Did it really happen?
Aside from the time I spend just reliving the past and being down on myself for what happened. There is also the time I spend trying to erase doubt about what happened. Because I was young when most of it happened and the others involved were minors (teens but minors still) it has been a lingering doubt that what happened was typical exploration. Maybe, just maybe, they really meant no harm but were just trying to understand their own bodies. Maybe, just maybe, my lack of resistance implied sone 'consent'. As a minor I know I couldnt give consent really but maybe they felt I was curious as well.
Was I curious? I mean as I got a little older. Was I curious? Have I been ashamed that I wanted what happened to take place and turned it into something else? I havent told my family and dont know if that will ever happen. So if I am, it is not because or for them. I didnt share what happened withat anyone until I was 13 and that was another child. After that it was at least 5 years before I shared it with anyone else. Is it for me? Am I ashamed that at such a young age I was even courious about it?
I was a bit more mentally mature than my parents would have liked. I knew early on that the family life I was in was not what most people were dealing with. My last name was changed to my father's just before I started school. My parents relationship was rocky from the start but it was more than just arguing. I didnt know it early on but I learned that no other kids dealt with a parent who was on drugs. I was content to play alone. I wanted friends but they were not having the life experience I was.

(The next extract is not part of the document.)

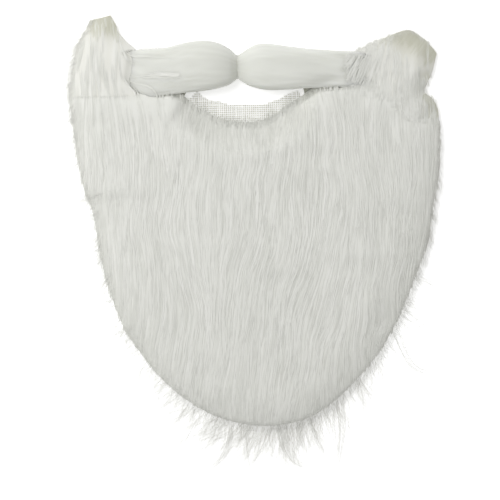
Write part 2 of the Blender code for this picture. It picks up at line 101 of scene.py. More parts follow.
# x, y and the height of the fur's rim there, which is full where it runs on into the ears' fur
TOP_EDGE = [
    (-153, 120, 13.8), (-125, 120, 13.8), (-98, 121.5, 12.5), (-86, 122.8, 10), (-62, 125.2, 6),
    (-52, 118, 1.5), (-32, 107, 0.5), (-10, 103, 0.5), (10, 106, 0.5), (28, 118, 0.9), (42, 126, 3.5),
    (62, 130, 9), (90, 130, 12), (104, 127, 13.8), (112, 117, 13.8), (125, 105, 13.8), (139, 103, 13.8),
    (151, 103, 13.8),
]
# Which of those rows run along the left ear's seam, the bare net and the right ear's seam
LEFT_SEAM = slice(0, 3)
AT_NET = slice(4, 11)
RIGHT_SEAM = slice(-6, None)
MOUTH_EDGE = [
    (-48, 128), (-39, 122), (-28, 119), (-19, 117.5), (-8, 117.5), (9, 118.5), (27, 126), (35, 129.5),
]
LEFT_TAB = [
    (-150, 122), (-149, 140), (-146, 158), (-141, 172), (-136.5, 178), (-136.5, 186.6), (-127, 189),
    (-119.6, 191), (-114.7, 182.5), (-113.8, 177.6), (-106.4, 169.3), (-100, 163), (-70, 156), (-55, 146),
]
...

Admittedly, the first time it happened was most likely not curiosity on my part. But did curiosity play a part later? I mean was the first instance a catalyst to understand sex? When I think of it, I can see it. When I feel it, it does feel that way. It feels wrong. It feels like a secret. It feels like betrayal. With my logical mind I say that if it were someone else, I would question it. Being a small child, I would say the possibility exists and the person should explore the circumstances around each incident to get clarity. If that doesnt work, go with your gut. Trust yourself until evidence proves otherwise.